TASK TO COMPLETE ::
Present the following data again exactly as it is shown.
****************
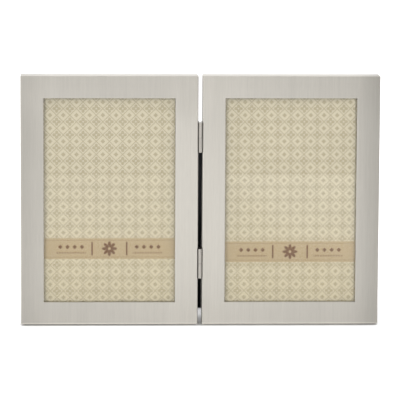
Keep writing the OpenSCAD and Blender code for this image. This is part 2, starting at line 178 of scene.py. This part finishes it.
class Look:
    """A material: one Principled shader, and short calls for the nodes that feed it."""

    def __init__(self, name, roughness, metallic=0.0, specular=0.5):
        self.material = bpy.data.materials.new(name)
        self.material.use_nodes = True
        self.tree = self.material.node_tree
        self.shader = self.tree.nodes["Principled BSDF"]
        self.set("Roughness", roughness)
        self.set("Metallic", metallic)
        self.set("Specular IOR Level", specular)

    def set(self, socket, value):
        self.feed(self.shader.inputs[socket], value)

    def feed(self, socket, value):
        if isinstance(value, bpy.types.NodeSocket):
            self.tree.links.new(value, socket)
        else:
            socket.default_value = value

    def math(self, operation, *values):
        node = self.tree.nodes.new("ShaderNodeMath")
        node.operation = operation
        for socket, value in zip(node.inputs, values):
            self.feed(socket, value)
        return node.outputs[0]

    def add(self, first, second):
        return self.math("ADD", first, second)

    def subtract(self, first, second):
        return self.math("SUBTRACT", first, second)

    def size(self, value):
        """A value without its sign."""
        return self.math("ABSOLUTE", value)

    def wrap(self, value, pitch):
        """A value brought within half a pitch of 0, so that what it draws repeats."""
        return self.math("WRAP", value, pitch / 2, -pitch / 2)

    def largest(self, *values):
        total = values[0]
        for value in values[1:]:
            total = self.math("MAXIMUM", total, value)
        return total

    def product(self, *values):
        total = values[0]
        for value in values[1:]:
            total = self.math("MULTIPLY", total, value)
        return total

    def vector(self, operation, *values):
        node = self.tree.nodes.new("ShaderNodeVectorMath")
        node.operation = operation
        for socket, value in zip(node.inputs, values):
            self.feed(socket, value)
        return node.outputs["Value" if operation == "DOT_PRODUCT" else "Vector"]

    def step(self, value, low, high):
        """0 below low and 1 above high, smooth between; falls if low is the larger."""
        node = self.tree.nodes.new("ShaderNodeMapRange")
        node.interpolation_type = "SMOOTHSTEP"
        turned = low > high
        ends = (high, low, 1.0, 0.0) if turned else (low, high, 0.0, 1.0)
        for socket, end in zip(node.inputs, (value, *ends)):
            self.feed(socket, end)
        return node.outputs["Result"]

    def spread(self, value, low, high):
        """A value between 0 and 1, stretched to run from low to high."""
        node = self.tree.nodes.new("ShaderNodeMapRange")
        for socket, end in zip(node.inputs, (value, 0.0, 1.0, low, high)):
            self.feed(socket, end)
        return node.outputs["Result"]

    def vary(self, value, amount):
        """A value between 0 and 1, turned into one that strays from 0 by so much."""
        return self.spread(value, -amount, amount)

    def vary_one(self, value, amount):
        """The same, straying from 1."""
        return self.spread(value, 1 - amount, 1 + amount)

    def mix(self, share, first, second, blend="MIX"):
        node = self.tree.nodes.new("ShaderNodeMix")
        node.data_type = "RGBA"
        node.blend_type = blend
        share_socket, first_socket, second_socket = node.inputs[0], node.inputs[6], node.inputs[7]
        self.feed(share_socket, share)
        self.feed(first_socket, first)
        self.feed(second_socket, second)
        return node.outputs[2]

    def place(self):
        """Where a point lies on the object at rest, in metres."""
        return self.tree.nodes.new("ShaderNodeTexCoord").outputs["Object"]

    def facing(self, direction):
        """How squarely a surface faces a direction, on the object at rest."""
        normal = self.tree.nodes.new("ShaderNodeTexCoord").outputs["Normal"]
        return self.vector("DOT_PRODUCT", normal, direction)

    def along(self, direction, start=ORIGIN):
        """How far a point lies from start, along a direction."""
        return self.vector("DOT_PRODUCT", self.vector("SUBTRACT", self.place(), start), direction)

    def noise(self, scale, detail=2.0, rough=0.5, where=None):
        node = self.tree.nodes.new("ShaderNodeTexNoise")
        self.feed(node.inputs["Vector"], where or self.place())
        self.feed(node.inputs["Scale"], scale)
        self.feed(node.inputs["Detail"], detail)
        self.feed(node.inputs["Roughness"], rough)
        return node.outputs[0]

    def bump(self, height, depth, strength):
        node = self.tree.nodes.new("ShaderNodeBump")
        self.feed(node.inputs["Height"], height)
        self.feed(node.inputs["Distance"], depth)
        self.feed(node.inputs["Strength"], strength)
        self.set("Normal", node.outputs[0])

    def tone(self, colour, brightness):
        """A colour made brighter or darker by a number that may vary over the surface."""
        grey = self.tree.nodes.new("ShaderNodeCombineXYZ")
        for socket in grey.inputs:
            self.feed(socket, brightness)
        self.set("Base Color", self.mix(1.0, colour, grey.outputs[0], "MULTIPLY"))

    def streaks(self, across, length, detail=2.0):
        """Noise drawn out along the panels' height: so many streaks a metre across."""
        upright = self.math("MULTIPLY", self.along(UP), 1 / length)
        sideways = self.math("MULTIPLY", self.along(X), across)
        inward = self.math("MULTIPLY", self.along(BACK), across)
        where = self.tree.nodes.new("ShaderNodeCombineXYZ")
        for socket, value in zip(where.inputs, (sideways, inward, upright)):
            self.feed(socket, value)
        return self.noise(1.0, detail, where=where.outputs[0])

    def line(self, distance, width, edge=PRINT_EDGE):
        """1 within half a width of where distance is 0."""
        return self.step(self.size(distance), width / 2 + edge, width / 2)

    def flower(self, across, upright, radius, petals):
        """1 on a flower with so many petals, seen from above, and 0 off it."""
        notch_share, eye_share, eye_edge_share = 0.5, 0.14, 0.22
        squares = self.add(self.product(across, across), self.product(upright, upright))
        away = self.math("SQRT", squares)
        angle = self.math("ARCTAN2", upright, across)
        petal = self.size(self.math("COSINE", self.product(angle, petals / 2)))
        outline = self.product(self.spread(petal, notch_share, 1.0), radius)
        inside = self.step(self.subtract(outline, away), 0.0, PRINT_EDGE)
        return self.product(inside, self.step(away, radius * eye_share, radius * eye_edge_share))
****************
RESPONSE BELOW ::
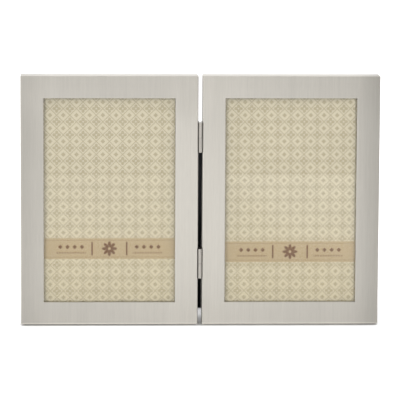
Keep writing the OpenSCAD and Blender code for this image. This is part 2, starting at line 178 of scene.py. This part finishes it.
class Look:
    """A material: one Principled shader, and short calls for the nodes that feed it."""

    def __init__(self, name, roughness, metallic=0.0, specular=0.5):
        self.material = bpy.data.materials.new(name)
        self.material.use_nodes = True
        self.tree = self.material.node_tree
        self.shader = self.tree.nodes["Principled BSDF"]
        self.set("Roughness", roughness)
        self.set("Metallic", metallic)
        self.set("Specular IOR Level", specular)

    def set(self, socket, value):
        self.feed(self.shader.inputs[socket], value)

    def feed(self, socket, value):
        if isinstance(value, bpy.types.NodeSocket):
            self.tree.links.new(value, socket)
        else:
            socket.default_value = value

    def math(self, operation, *values):
        node = self.tree.nodes.new("ShaderNodeMath")
        node.operation = operation
        for socket, value in zip(node.inputs, values):
            self.feed(socket, value)
        return node.outputs[0]

    def add(self, first, second):
        return self.math("ADD", first, second)

    def subtract(self, first, second):
        return self.math("SUBTRACT", first, second)

    def size(self, value):
        """A value without its sign."""
        return self.math("ABSOLUTE", value)

    def wrap(self, value, pitch):
        """A value brought within half a pitch of 0, so that what it draws repeats."""
        return self.math("WRAP", value, pitch / 2, -pitch / 2)

    def largest(self, *values):
        total = values[0]
        for value in values[1:]:
            total = self.math("MAXIMUM", total, value)
        return total

    def product(self, *values):
        total = values[0]
        for value in values[1:]:
            total = self.math("MULTIPLY", total, value)
        return total

    def vector(self, operation, *values):
        node = self.tree.nodes.new("ShaderNodeVectorMath")
        node.operation = operation
        for socket, value in zip(node.inputs, values):
            self.feed(socket, value)
        return node.outputs["Value" if operation == "DOT_PRODUCT" else "Vector"]

    def step(self, value, low, high):
        """0 below low and 1 above high, smooth between; falls if low is the larger."""
        node = self.tree.nodes.new("ShaderNodeMapRange")
        node.interpolation_type = "SMOOTHSTEP"
        turned = low > high
        ends = (high, low, 1.0, 0.0) if turned else (low, high, 0.0, 1.0)
        for socket, end in zip(node.inputs, (value, *ends)):
            self.feed(socket, end)
        return node.outputs["Result"]

    def spread(self, value, low, high):
        """A value between 0 and 1, stretched to run from low to high."""
        node = self.tree.nodes.new("ShaderNodeMapRange")
        for socket, end in zip(node.inputs, (value, 0.0, 1.0, low, high)):
            self.feed(socket, end)
        return node.outputs["Result"]

    def vary(self, value, amount):
        """A value between 0 and 1, turned into one that strays from 0 by so much."""
        return self.spread(value, -amount, amount)

    def vary_one(self, value, amount):
        """The same, straying from 1."""
        return self.spread(value, 1 - amount, 1 + amount)

    def mix(self, share, first, second, blend="MIX"):
        node = self.tree.nodes.new("ShaderNodeMix")
        node.data_type = "RGBA"
        node.blend_type = blend
        share_socket, first_socket, second_socket = node.inputs[0], node.inputs[6], node.inputs[7]
        self.feed(share_socket, share)
        self.feed(first_socket, first)
        self.feed(second_socket, second)
        return node.outputs[2]

    def place(self):
        """Where a point lies on the object at rest, in metres."""
        return self.tree.nodes.new("ShaderNodeTexCoord").outputs["Object"]

    def facing(self, direction):
        """How squarely a surface faces a direction, on the object at rest."""
        normal = self.tree.nodes.new("ShaderNodeTexCoord").outputs["Normal"]
        return self.vector("DOT_PRODUCT", normal, direction)

    def along(self, direction, start=ORIGIN):
        """How far a point lies from start, along a direction."""
        return self.vector("DOT_PRODUCT", self.vector("SUBTRACT", self.place(), start), direction)

    def noise(self, scale, detail=2.0, rough=0.5, where=None):
        node = self.tree.nodes.new("ShaderNodeTexNoise")
        self.feed(node.inputs["Vector"], where or self.place())
        self.feed(node.inputs["Scale"], scale)
        self.feed(node.inputs["Detail"], detail)
        self.feed(node.inputs["Roughness"], rough)
        return node.outputs[0]

    def bump(self, height, depth, strength):
        node = self.tree.nodes.new("ShaderNodeBump")
        self.feed(node.inputs["Height"], height)
        self.feed(node.inputs["Distance"], depth)
        self.feed(node.inputs["Strength"], strength)
        self.set("Normal", node.outputs[0])

    def tone(self, colour, brightness):
        """A colour made brighter or darker by a number that may vary over the surface."""
        grey = self.tree.nodes.new("ShaderNodeCombineXYZ")
        for socket in grey.inputs:
            self.feed(socket, brightness)
        self.set("Base Color", self.mix(1.0, colour, grey.outputs[0], "MULTIPLY"))

    def streaks(self, across, length, detail=2.0):
        """Noise drawn out along the panels' height: so many streaks a metre across."""
        upright = self.math("MULTIPLY", self.along(UP), 1 / length)
        sideways = self.math("MULTIPLY", self.along(X), across)
        inward = self.math("MULTIPLY", self.along(BACK), across)
        where = self.tree.nodes.new("ShaderNodeCombineXYZ")
        for socket, value in zip(where.inputs, (sideways, inward, upright)):
            self.feed(socket, value)
        return self.noise(1.0, detail, where=where.outputs[0])

    def line(self, distance, width, edge=PRINT_EDGE):
        """1 within half a width of where distance is 0."""
        return self.step(self.size(distance), width / 2 + edge, width / 2)

    def flower(self, across, upright, radius, petals):
        """1 on a flower with so many petals, seen from above, and 0 off it."""
        notch_share, eye_share, eye_edge_share = 0.5, 0.14, 0.22
        squares = self.add(self.product(across, across), self.product(upright, upright))
        away = self.math("SQRT", squares)
        angle = self.math("ARCTAN2", upright, across)
        petal = self.size(self.math("COSINE", self.product(angle, petals / 2)))
        outline = self.product(self.spread(petal, notch_share, 1.0), radius)
        inside = self.step(self.subtract(outline, away), 0.0, PRINT_EDGE)
        return self.product(inside, self.step(away, radius * eye_share, radius * eye_edge_share))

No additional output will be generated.